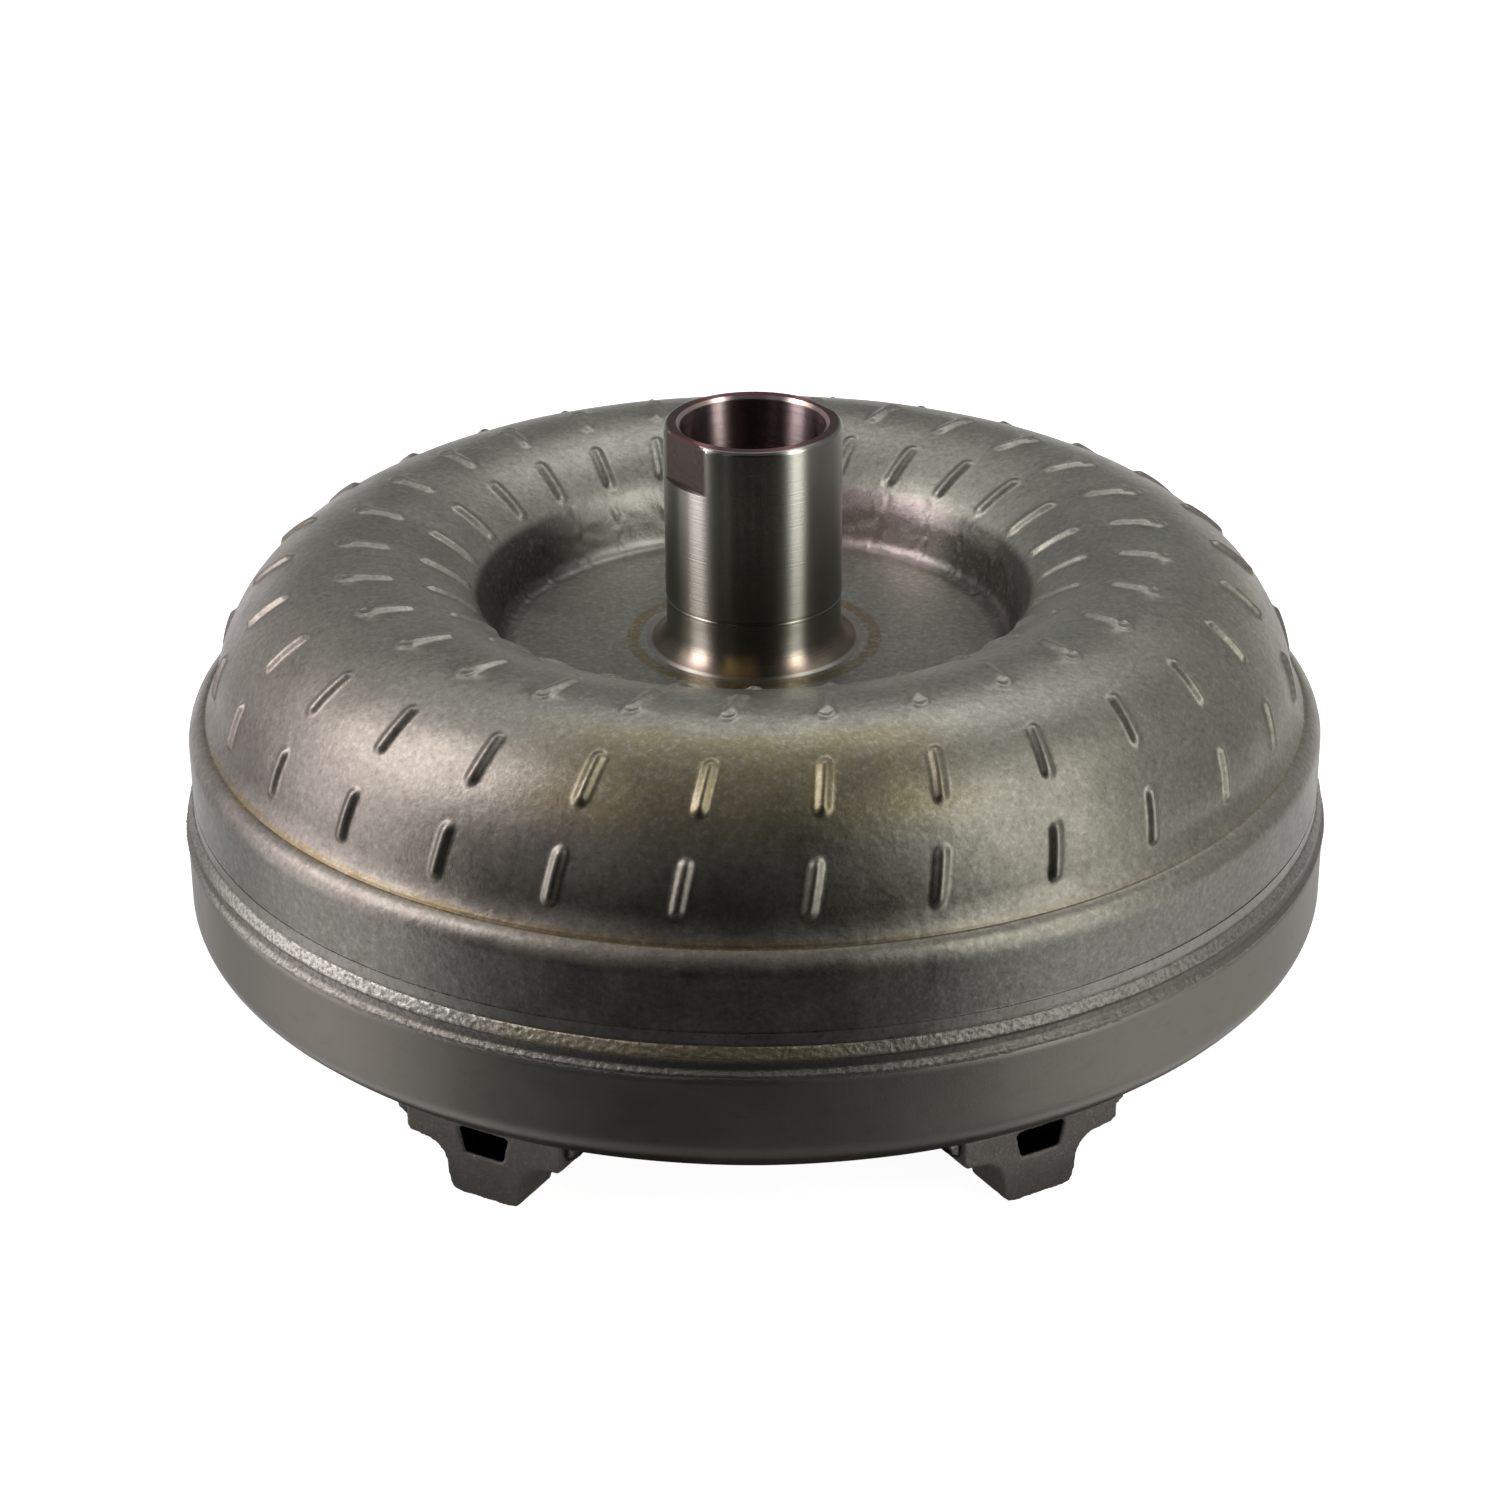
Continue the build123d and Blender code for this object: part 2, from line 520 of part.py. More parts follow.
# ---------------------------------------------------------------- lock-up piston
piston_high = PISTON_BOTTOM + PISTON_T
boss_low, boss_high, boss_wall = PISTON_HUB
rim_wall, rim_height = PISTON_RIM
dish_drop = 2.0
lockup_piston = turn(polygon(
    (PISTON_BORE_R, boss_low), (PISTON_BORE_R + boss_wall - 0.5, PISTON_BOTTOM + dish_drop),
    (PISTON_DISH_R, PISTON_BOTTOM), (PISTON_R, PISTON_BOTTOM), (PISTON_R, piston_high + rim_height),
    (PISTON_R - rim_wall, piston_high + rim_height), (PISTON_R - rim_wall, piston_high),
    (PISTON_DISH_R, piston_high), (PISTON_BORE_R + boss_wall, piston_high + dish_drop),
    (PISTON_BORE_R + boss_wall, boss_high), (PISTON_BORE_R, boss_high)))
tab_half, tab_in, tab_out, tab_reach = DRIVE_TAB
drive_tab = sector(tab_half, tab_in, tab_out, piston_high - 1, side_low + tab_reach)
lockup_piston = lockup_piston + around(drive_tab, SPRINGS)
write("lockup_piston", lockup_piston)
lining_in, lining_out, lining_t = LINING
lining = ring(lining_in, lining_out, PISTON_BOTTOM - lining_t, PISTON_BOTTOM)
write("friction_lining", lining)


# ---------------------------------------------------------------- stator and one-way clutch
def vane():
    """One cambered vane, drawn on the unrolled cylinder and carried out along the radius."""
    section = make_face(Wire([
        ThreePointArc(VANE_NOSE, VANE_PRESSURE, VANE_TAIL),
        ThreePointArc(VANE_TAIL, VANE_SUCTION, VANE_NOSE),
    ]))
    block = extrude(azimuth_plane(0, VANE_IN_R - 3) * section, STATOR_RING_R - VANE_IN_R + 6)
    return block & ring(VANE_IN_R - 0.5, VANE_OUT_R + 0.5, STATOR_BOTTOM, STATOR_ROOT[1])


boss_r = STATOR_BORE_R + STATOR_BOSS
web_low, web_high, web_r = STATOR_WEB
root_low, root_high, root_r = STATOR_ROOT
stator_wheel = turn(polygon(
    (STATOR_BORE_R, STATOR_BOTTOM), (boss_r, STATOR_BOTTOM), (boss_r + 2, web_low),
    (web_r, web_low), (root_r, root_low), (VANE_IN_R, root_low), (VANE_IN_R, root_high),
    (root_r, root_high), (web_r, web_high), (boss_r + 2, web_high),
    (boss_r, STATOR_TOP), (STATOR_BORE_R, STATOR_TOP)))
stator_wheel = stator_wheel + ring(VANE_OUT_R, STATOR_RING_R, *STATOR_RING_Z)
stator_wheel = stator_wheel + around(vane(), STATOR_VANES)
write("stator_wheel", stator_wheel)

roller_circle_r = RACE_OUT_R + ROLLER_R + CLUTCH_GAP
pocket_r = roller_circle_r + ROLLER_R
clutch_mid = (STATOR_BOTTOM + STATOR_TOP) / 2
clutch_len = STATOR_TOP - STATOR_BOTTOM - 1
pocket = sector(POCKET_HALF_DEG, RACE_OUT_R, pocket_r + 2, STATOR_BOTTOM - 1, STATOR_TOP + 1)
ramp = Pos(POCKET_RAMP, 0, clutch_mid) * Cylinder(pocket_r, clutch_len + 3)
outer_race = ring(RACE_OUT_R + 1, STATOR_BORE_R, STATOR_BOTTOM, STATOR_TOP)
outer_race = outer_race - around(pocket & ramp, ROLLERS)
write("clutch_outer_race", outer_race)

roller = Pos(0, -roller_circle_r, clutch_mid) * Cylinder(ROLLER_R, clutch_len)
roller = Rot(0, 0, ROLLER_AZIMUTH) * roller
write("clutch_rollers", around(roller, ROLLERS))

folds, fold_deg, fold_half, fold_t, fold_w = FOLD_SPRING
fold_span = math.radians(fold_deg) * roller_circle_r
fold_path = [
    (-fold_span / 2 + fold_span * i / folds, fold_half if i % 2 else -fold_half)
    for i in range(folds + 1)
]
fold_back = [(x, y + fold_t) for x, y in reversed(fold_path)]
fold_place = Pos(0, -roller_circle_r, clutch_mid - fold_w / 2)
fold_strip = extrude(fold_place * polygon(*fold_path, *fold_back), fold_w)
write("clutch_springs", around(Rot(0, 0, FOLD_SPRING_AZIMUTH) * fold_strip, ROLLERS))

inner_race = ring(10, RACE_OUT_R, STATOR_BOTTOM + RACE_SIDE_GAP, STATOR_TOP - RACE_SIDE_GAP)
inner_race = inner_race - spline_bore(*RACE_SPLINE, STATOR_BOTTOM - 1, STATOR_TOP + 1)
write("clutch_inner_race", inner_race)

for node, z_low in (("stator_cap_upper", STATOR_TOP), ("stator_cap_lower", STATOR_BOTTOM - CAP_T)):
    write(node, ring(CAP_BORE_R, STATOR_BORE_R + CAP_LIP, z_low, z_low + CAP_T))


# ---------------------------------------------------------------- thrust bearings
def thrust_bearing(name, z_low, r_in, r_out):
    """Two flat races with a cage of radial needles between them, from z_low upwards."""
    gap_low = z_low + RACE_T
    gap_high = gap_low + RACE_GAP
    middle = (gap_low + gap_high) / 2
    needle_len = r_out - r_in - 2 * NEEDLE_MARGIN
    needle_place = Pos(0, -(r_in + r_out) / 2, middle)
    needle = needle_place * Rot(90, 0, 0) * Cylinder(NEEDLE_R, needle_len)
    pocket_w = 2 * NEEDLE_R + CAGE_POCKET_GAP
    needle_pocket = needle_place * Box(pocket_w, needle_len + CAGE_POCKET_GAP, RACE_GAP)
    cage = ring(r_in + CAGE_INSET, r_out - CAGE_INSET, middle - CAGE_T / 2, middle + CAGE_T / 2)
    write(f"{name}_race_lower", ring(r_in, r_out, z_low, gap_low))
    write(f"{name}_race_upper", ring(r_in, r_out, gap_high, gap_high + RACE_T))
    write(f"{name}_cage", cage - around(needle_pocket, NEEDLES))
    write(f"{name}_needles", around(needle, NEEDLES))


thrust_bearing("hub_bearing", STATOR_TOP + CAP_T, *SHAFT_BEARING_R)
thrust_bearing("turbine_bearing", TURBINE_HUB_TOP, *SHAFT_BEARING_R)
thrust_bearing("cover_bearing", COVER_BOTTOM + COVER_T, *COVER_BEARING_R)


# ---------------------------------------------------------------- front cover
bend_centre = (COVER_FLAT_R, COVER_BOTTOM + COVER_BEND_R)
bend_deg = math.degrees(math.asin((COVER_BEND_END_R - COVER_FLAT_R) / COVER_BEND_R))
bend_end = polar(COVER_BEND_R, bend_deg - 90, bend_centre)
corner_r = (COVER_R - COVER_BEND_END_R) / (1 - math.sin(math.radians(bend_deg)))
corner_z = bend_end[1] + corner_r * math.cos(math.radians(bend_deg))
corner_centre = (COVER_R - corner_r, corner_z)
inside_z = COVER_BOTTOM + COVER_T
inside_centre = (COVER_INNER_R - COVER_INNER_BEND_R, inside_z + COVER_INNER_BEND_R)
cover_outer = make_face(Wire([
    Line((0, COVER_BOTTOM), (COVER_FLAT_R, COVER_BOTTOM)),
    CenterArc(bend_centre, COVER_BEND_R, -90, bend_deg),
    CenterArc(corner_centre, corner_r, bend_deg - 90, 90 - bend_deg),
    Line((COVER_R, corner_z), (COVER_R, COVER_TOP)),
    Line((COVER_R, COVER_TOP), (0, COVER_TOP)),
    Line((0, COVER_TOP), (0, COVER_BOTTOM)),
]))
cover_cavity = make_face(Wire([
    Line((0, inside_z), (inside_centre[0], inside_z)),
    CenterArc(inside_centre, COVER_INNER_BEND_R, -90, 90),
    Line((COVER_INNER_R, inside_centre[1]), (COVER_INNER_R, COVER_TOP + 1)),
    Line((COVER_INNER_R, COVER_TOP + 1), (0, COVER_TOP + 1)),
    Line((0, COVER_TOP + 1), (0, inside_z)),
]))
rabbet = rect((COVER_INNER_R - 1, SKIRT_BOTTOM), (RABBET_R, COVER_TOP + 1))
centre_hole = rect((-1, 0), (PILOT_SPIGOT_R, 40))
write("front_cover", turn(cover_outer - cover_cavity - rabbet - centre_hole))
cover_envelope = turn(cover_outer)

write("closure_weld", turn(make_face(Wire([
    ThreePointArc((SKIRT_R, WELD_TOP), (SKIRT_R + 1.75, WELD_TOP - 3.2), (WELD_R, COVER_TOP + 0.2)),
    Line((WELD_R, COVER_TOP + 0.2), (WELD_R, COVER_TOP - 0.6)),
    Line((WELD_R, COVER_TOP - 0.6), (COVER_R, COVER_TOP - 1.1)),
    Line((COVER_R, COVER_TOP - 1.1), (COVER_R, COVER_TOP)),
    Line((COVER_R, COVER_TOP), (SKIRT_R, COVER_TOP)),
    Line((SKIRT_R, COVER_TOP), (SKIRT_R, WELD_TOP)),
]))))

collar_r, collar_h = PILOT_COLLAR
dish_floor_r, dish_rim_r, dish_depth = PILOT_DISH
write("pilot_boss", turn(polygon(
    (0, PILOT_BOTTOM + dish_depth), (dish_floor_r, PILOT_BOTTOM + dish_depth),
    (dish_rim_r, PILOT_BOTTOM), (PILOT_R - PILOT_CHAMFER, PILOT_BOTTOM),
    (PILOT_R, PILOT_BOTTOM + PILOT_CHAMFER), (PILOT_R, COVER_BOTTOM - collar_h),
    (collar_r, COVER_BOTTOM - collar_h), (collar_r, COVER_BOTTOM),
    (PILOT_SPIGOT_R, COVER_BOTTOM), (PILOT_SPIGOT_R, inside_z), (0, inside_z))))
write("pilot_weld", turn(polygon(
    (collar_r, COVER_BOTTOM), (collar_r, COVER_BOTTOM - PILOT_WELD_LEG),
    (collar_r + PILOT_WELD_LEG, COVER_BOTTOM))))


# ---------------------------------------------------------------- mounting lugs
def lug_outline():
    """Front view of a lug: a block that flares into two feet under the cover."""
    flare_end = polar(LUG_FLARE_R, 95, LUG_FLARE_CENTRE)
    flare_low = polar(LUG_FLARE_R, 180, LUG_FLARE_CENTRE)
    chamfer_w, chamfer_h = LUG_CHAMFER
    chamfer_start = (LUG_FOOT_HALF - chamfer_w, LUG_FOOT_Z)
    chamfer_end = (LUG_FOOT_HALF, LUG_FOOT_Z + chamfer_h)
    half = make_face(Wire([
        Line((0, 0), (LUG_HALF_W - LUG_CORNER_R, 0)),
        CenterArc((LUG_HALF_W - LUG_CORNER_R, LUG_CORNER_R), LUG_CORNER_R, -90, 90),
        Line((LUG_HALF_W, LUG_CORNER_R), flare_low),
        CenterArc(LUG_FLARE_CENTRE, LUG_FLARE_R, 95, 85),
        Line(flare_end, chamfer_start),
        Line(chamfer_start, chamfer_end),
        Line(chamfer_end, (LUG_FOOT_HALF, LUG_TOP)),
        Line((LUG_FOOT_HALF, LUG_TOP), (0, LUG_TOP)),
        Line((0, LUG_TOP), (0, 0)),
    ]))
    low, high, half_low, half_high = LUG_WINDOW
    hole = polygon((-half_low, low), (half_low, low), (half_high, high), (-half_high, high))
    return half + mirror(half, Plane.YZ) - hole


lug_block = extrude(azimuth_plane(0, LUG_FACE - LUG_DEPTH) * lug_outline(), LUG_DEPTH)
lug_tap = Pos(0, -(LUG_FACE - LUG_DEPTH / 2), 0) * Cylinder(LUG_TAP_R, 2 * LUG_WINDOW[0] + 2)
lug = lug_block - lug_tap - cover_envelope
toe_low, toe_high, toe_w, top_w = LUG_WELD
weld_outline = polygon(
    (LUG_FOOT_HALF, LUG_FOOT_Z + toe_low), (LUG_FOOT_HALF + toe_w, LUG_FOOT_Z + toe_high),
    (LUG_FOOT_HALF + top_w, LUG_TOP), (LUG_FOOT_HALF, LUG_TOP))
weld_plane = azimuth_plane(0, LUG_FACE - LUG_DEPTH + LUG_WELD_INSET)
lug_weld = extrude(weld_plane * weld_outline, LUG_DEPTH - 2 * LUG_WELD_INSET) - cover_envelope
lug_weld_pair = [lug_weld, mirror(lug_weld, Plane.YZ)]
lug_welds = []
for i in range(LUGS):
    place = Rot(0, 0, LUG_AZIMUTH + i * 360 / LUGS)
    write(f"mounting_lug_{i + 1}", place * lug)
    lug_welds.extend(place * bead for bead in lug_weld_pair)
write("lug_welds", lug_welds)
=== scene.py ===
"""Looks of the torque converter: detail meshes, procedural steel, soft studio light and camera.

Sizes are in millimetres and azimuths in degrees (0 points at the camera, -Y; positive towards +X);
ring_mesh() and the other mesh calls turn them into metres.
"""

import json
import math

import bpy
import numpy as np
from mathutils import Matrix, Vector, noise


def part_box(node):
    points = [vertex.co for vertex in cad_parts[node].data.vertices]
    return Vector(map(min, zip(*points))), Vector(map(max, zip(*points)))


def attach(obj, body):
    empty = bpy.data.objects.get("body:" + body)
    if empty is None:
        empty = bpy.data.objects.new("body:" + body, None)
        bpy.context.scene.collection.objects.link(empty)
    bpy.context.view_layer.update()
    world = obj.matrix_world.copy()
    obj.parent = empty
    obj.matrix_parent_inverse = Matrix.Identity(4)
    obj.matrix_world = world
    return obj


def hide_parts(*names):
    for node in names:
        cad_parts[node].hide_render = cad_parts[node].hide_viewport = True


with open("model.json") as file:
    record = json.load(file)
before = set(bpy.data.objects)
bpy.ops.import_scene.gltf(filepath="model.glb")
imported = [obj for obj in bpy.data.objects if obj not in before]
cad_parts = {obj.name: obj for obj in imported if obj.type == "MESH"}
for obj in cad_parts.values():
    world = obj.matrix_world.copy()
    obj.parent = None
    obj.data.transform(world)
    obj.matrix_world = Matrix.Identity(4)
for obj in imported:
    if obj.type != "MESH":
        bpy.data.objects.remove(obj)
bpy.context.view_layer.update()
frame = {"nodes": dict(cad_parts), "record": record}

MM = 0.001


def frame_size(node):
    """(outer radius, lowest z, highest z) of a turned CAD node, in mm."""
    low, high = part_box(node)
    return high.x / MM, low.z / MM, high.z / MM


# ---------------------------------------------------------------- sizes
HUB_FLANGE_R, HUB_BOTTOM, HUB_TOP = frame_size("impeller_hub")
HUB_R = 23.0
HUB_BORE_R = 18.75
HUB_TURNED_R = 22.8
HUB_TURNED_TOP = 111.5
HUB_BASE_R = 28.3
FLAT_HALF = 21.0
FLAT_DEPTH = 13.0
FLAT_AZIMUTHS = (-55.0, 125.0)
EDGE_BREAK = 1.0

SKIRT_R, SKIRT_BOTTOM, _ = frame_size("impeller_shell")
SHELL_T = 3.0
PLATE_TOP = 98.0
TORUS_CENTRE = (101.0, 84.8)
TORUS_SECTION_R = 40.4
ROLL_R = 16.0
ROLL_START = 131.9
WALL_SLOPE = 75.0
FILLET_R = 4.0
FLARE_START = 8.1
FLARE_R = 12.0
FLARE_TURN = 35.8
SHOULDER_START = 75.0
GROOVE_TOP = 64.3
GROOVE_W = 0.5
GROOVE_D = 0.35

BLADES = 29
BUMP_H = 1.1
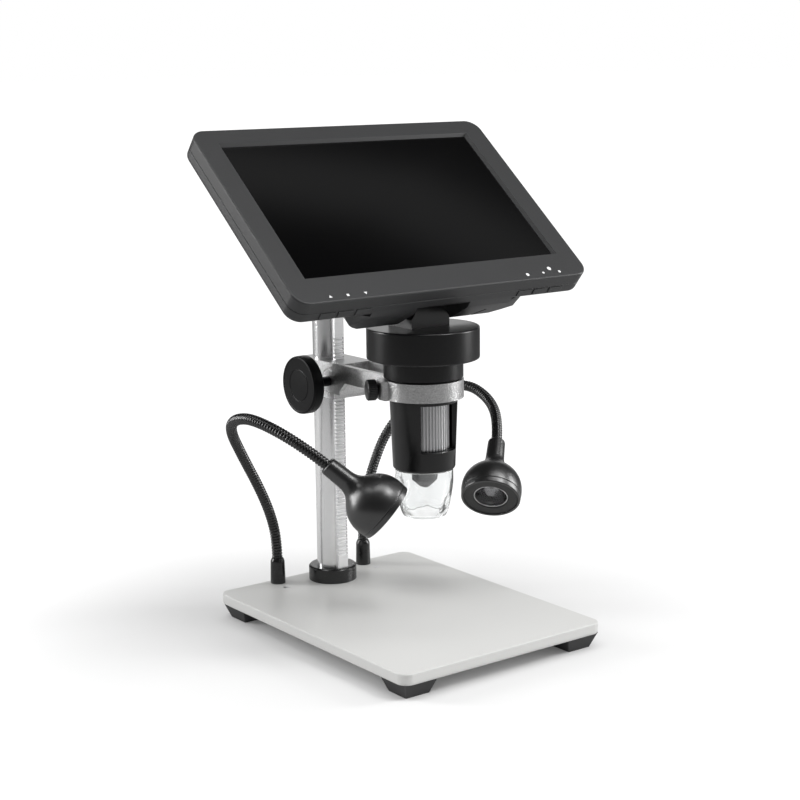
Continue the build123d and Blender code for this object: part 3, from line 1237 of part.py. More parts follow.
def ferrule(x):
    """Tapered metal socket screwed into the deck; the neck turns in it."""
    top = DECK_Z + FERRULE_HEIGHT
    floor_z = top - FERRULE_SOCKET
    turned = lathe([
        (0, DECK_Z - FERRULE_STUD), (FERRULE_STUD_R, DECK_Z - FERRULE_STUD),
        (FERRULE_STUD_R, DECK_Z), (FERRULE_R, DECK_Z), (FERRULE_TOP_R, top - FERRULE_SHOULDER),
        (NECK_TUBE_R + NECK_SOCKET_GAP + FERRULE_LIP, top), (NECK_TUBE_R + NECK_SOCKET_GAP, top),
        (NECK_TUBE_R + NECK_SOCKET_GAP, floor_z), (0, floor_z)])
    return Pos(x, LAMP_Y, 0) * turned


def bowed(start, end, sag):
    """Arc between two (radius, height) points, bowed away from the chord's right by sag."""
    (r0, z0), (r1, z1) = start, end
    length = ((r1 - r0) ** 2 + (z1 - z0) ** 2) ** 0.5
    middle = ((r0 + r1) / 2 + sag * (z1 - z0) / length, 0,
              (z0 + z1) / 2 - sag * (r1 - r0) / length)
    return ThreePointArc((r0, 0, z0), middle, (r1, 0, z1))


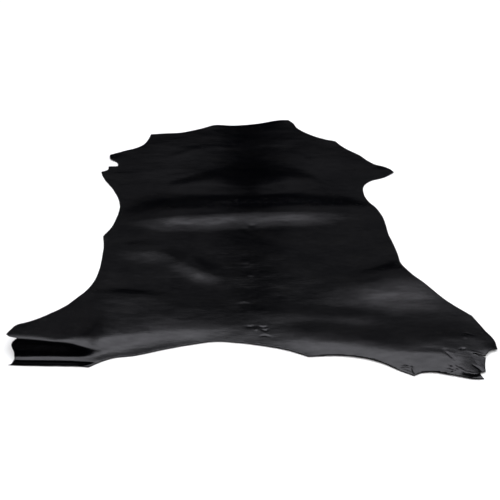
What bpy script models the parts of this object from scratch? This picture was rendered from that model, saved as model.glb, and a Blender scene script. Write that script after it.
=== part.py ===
:::::
Reproduce exactly, with nothing added, the lines from the one that contains "What bpy script" to the end of the data.

| Expected answer |
What bpy script models the parts of this object from scratch? This picture was rendered from that model, saved as model.glb, and a Blender scene script. Write that script after it.
=== part.py ===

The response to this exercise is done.